__AVAILABLE DATA__

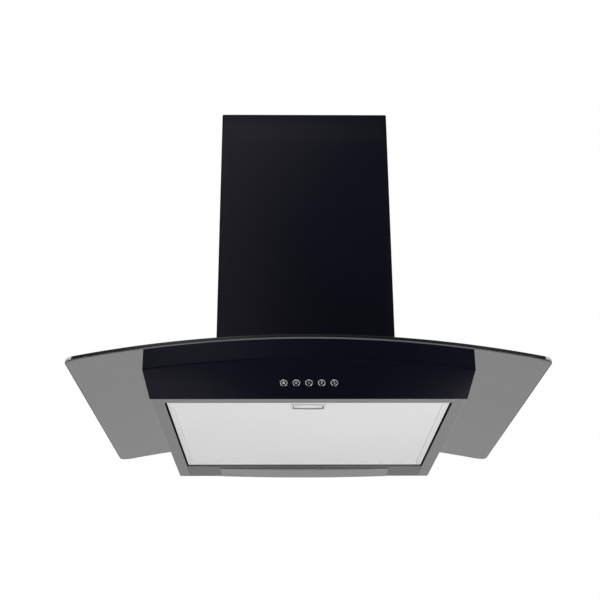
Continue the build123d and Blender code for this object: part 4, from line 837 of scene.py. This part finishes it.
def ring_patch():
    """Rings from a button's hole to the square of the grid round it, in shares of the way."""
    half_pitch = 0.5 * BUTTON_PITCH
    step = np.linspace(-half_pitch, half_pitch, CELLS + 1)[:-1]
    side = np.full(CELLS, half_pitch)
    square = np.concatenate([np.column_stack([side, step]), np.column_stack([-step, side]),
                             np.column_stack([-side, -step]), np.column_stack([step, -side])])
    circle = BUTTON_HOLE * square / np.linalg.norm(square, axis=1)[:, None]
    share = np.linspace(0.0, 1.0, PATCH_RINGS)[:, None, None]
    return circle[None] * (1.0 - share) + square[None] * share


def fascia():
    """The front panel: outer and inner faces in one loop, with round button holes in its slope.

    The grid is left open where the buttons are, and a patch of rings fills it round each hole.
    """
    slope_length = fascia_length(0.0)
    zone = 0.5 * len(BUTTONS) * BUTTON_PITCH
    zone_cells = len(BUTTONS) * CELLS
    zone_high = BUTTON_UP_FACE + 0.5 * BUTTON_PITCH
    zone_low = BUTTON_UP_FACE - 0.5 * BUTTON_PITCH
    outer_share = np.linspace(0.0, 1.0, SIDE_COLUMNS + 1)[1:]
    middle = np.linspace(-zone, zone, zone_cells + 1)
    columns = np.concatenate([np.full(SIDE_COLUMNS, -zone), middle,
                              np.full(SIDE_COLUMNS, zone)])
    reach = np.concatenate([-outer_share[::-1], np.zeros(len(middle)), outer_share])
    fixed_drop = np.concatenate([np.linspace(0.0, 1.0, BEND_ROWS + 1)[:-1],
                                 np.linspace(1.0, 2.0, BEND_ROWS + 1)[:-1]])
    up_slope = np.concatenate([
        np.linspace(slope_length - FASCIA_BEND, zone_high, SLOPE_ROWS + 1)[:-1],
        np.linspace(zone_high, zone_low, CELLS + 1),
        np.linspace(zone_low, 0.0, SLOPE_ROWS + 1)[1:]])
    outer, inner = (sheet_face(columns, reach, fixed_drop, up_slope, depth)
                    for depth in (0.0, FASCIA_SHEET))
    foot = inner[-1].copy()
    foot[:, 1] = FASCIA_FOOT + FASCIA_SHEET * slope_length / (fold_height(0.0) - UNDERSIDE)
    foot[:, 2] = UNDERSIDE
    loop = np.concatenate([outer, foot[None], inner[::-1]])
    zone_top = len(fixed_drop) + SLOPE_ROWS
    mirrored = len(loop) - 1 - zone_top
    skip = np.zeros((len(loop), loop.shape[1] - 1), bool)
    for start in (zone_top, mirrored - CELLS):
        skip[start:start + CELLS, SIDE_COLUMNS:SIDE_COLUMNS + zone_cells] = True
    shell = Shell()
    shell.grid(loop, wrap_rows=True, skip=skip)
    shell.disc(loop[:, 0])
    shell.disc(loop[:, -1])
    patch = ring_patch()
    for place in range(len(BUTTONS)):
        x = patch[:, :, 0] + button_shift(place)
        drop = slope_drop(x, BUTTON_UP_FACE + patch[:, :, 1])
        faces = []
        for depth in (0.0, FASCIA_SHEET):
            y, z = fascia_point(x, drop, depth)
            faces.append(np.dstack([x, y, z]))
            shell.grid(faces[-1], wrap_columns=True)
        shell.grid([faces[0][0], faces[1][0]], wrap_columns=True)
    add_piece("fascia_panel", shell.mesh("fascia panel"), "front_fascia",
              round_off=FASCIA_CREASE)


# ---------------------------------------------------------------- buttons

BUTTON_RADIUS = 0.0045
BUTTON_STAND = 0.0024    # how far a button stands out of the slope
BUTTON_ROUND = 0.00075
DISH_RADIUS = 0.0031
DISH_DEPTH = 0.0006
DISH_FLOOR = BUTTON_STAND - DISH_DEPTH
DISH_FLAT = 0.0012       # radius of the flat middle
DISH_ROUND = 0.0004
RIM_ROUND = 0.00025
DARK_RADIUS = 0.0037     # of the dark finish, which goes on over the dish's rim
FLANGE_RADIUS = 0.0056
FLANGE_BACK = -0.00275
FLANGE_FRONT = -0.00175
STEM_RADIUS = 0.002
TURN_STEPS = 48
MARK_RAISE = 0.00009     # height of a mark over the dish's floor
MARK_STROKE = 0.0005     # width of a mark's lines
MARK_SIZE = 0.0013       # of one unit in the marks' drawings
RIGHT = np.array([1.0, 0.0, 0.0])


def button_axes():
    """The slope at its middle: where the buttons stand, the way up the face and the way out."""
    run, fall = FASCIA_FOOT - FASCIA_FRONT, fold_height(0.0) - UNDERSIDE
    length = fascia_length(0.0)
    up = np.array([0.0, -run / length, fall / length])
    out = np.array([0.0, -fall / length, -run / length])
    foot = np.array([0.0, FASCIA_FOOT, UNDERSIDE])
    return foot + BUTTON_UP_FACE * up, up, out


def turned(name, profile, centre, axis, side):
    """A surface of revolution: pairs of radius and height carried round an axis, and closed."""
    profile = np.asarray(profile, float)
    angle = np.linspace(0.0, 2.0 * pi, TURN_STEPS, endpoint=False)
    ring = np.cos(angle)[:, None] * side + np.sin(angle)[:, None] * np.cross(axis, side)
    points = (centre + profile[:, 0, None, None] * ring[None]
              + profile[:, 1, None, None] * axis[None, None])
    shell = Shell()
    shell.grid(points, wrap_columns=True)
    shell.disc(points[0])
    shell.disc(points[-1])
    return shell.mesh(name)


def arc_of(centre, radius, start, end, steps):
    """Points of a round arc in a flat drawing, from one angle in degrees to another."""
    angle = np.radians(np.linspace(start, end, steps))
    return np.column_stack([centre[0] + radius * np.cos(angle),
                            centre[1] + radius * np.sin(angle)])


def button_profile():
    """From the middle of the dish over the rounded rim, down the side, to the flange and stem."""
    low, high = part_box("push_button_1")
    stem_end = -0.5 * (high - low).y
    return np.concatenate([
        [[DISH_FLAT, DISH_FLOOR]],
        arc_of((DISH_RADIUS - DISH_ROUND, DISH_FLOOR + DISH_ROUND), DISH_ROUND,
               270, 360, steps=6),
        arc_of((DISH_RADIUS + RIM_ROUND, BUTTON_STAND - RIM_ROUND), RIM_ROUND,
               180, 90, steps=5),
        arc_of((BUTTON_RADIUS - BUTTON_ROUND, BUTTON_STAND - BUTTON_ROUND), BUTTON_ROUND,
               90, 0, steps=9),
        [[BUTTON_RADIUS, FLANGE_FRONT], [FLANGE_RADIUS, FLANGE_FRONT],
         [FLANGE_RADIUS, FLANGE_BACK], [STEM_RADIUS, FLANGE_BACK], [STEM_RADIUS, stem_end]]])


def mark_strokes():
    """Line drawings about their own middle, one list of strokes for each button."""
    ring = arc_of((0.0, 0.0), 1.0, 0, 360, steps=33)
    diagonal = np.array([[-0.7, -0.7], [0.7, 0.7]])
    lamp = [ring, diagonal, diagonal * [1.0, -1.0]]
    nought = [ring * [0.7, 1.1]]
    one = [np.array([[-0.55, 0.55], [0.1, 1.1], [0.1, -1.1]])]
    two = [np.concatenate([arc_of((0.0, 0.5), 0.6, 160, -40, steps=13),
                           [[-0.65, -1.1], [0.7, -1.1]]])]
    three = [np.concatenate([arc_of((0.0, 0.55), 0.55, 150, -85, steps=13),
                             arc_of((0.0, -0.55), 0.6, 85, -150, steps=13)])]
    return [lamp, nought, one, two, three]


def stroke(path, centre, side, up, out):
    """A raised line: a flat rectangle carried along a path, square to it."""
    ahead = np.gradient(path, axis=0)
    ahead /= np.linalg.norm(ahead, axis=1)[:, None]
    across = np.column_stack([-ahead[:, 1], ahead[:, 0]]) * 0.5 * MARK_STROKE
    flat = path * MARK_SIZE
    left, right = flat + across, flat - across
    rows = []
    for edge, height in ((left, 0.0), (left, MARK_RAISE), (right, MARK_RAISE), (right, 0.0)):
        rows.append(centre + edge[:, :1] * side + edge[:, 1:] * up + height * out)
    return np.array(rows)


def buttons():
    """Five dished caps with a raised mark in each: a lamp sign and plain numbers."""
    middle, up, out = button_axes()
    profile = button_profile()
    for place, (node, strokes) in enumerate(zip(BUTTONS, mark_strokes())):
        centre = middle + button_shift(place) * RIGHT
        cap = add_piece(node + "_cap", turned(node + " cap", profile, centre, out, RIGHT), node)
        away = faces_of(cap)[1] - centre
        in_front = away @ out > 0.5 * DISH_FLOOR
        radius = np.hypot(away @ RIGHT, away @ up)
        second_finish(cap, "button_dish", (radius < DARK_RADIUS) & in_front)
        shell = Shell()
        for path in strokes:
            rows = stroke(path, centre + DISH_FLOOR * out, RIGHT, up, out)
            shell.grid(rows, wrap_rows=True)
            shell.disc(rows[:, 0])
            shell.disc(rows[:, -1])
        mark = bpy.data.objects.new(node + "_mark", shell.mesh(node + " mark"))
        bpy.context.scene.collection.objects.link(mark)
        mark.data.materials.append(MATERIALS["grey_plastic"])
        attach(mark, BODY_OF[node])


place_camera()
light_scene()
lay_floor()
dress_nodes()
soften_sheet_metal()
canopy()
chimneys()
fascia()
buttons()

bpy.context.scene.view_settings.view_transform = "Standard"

__GOAL OF THE EXERCISE__
Your answer should be exactly the lines of the data above, from the first through the line containing "in its slope.".

__WRITTEN SOLUTION__
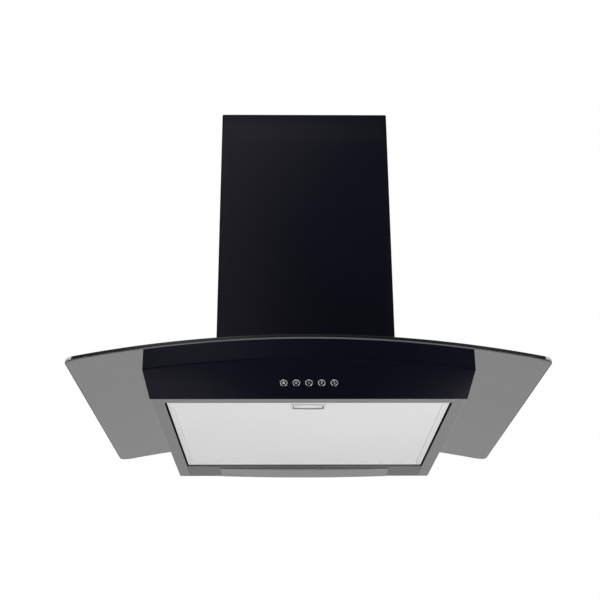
Continue the build123d and Blender code for this object: part 4, from line 837 of scene.py. This part finishes it.
def ring_patch():
    """Rings from a button's hole to the square of the grid round it, in shares of the way."""
    half_pitch = 0.5 * BUTTON_PITCH
    step = np.linspace(-half_pitch, half_pitch, CELLS + 1)[:-1]
    side = np.full(CELLS, half_pitch)
    square = np.concatenate([np.column_stack([side, step]), np.column_stack([-step, side]),
                             np.column_stack([-side, -step]), np.column_stack([step, -side])])
    circle = BUTTON_HOLE * square / np.linalg.norm(square, axis=1)[:, None]
    share = np.linspace(0.0, 1.0, PATCH_RINGS)[:, None, None]
    return circle[None] * (1.0 - share) + square[None] * share


def fascia():
    """The front panel: outer and inner faces in one loop, with round button holes in its slope.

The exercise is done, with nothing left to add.